• **Requirements**: Output the records exactly. Include every line.

• **Listed records**:
:::
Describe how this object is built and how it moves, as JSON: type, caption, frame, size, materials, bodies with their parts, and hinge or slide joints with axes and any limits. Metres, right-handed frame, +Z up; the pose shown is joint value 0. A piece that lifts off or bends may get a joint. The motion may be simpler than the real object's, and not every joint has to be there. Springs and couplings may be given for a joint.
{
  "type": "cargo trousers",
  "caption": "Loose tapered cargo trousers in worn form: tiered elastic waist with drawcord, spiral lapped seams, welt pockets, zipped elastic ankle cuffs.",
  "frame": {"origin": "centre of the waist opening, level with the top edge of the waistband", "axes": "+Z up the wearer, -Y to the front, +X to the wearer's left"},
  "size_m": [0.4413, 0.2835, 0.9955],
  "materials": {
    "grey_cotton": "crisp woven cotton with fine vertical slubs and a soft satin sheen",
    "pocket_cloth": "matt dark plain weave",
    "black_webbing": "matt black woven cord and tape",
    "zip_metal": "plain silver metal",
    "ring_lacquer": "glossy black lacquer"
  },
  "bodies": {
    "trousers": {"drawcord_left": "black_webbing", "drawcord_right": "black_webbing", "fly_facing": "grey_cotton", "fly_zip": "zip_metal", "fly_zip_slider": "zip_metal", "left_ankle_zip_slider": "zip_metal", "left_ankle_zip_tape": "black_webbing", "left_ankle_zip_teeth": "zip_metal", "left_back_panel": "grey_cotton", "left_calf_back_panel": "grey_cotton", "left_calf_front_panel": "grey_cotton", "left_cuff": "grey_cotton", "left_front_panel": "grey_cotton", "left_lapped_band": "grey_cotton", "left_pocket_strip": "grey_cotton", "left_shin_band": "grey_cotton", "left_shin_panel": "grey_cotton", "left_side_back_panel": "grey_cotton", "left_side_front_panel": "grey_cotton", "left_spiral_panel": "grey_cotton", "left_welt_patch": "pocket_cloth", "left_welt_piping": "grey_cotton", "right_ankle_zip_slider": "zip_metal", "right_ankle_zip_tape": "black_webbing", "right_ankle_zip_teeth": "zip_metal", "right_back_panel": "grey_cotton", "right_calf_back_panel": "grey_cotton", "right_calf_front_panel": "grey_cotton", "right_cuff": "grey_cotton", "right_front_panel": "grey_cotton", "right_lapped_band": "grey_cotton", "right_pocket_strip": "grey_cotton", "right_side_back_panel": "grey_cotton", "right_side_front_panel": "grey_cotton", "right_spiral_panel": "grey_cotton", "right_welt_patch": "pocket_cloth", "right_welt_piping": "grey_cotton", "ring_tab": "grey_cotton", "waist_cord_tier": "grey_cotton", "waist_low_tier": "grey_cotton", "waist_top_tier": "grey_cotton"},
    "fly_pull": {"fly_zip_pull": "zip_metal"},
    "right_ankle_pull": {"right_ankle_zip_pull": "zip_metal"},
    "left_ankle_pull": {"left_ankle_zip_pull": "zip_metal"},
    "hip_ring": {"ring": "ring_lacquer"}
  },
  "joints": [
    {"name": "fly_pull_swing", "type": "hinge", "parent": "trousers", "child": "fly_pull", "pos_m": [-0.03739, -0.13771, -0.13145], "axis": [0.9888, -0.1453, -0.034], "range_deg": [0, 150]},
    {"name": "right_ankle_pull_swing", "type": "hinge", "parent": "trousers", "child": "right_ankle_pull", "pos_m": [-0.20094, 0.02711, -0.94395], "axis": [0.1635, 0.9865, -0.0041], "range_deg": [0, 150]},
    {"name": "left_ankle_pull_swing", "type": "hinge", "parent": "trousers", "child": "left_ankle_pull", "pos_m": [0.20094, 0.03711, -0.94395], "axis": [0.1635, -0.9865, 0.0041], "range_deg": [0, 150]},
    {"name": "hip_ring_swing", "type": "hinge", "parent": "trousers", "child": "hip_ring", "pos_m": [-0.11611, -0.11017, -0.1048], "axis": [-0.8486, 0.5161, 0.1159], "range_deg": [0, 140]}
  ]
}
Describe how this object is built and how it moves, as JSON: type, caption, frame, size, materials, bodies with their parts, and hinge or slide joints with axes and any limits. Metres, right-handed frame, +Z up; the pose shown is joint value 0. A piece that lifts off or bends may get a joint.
:::
• **Correct answer**:
Describe how this object is built and how it moves, as JSON: type, caption, frame, size, materials, bodies with their parts, and hinge or slide joints with axes and any limits. Metres, right-handed frame, +Z up; the pose shown is joint value 0. A piece that lifts off or bends may get a joint. The motion may be simpler than the real object's, and not every joint has to be there. Springs and couplings may be given for a joint.
{
  "type": "cargo trousers",
  "caption": "Loose tapered cargo trousers in worn form: tiered elastic waist with drawcord, spiral lapped seams, welt pockets, zipped elastic ankle cuffs.",
  "frame": {"origin": "centre of the waist opening, level with the top edge of the waistband", "axes": "+Z up the wearer, -Y to the front, +X to the wearer's left"},
  "size_m": [0.4413, 0.2835, 0.9955],
  "materials": {
    "grey_cotton": "crisp woven cotton with fine vertical slubs and a soft satin sheen",
    "pocket_cloth": "matt dark plain weave",
    "black_webbing": "matt black woven cord and tape",
    "zip_metal": "plain silver metal",
    "ring_lacquer": "glossy black lacquer"
  },
  "bodies": {
    "trousers": {"drawcord_left": "black_webbing", "drawcord_right": "black_webbing", "fly_facing": "grey_cotton", "fly_zip": "zip_metal", "fly_zip_slider": "zip_metal", "left_ankle_zip_slider": "zip_metal", "left_ankle_zip_tape": "black_webbing", "left_ankle_zip_teeth": "zip_metal", "left_back_panel": "grey_cotton", "left_calf_back_panel": "grey_cotton", "left_calf_front_panel": "grey_cotton", "left_cuff": "grey_cotton", "left_front_panel": "grey_cotton", "left_lapped_band": "grey_cotton", "left_pocket_strip": "grey_cotton", "left_shin_band": "grey_cotton", "left_shin_panel": "grey_cotton", "left_side_back_panel": "grey_cotton", "left_side_front_panel": "grey_cotton", "left_spiral_panel": "grey_cotton", "left_welt_patch": "pocket_cloth", "left_welt_piping": "grey_cotton", "right_ankle_zip_slider": "zip_metal", "right_ankle_zip_tape": "black_webbing", "right_ankle_zip_teeth": "zip_metal", "right_back_panel": "grey_cotton", "right_calf_back_panel": "grey_cotton", "right_calf_front_panel": "grey_cotton", "right_cuff": "grey_cotton", "right_front_panel": "grey_cotton", "right_lapped_band": "grey_cotton", "right_pocket_strip": "grey_cotton", "right_side_back_panel": "grey_cotton", "right_side_front_panel": "grey_cotton", "right_spiral_panel": "grey_cotton", "right_welt_patch": "pocket_cloth", "right_welt_piping": "grey_cotton", "ring_tab": "grey_cotton", "waist_cord_tier": "grey_cotton", "waist_low_tier": "grey_cotton", "waist_top_tier": "grey_cotton"},
    "fly_pull": {"fly_zip_pull": "zip_metal"},
    "right_ankle_pull": {"right_ankle_zip_pull": "zip_metal"},
    "left_ankle_pull": {"left_ankle_zip_pull": "zip_metal"},
    "hip_ring": {"ring": "ring_lacquer"}
  },
  "joints": [
    {"name": "fly_pull_swing", "type": "hinge", "parent": "trousers", "child": "fly_pull", "pos_m": [-0.03739, -0.13771, -0.13145], "axis": [0.9888, -0.1453, -0.034], "range_deg": [0, 150]},
    {"name": "right_ankle_pull_swing", "type": "hinge", "parent": "trousers", "child": "right_ankle_pull", "pos_m": [-0.20094, 0.02711, -0.94395], "axis": [0.1635, 0.9865, -0.0041], "range_deg": [0, 150]},
    {"name": "left_ankle_pull_swing", "type": "hinge", "parent": "trousers", "child": "left_ankle_pull", "pos_m": [0.20094, 0.03711, -0.94395], "axis": [0.1635, -0.9865, 0.0041], "range_deg": [0, 150]},
    {"name": "hip_ring_swing", "type": "hinge", "parent": "trousers", "child": "hip_ring", "pos_m": [-0.11611, -0.11017, -0.1048], "axis": [-0.8486, 0.5161, 0.1159], "range_deg": [0, 140]}
  ]
}
Describe how this object is built and how it moves, as JSON: type, caption, frame, size, materials, bodies with their parts, and hinge or slide joints with axes and any limits. Metres, right-handed frame, +Z up; the pose shown is joint value 0. A piece that lifts off or bends may get a joint.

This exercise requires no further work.